We know that air pollution is bad, and that pollution from sulfur dioxide causes acid rain and cardiovascular and respiratory diseases. Yet due to regulations on aerosols, in the last decades, sulfur dioxide emissions are declining and scientists are still uncertain in what effects this decreasing air pollution will have. Following a new study in the Journal of Geophysical Research: Atmospheres, it is plausible that falling sulfur dioxide emissions in the United States will impact more than just the immediate region. The study reports that fewer emissions will actually increase rainfall in Africa's semi-arid Sahel, while bringing slightly more rain to the U.S., as well.
Sulfur dioxide is dangerous because it both cools and dries the planet by reflecting sunlight back to space and suppressing heat-driven evaporation near the ground, reports Science Daily. Sahel, which is encompasses a long West to East strip of Africa between the Sahara Desert to the north and the Sudanian Savanna to the south, has had severe droughts since the 1970s and 80s. The scientists are now wondering if those droughts are linked to conditions in other areas of the world.
"We were surprised to find that removing sulfur emissions in just one country would significantly influence rainfall on another continent, thousands of miles away," said study coauthor Arlene Fiore, an atmospheric scientist at Lamont-Doherty.

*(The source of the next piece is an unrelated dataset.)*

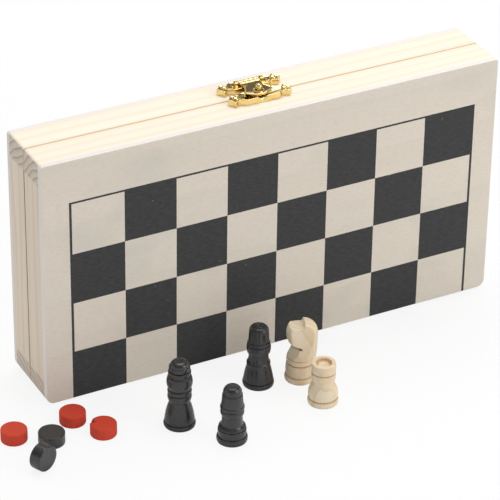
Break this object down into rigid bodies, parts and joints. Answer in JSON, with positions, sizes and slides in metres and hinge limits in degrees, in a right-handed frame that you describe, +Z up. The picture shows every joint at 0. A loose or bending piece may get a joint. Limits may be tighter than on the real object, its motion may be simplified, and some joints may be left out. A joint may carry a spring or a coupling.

Looking at three models, the team of researchers quantified the global and regional precipitation responses to U.S. sulfur dioxide emission reductions. There is hope that U.S. sulfur dioxide emissions could reach zero by 2100, so the researchers set their projections with this zero-emissions scenario. If this is the case, the projections show that rainfall over the Sahel could increase up to 10 percent from 2000 levels. All three models also showed a slight increase in average global rainfall, with higher levels in the United States and other northern-hemisphere regions.
The consequential rainfall would come because the tropical rain belt would shift to its normal, northernmost position above the equator during northern hemisphere summer, moving the rain belt roughly 35 kilometers north where more of it reaches Sahel. That could have significant implications for such a drought-worn region. Agriculture could become more reliable and profitable for those living there.
"Reducing emissions in one region can influence rainfall far away because our global atmosphere is interconnected," said the study's lead author, Dan Westervelt, an atmospheric scientist at Columbia University's Lamont-Doherty Earth Observatory. "We show that the health and environmental benefits of U.S. clean air policies extend to global climate as well."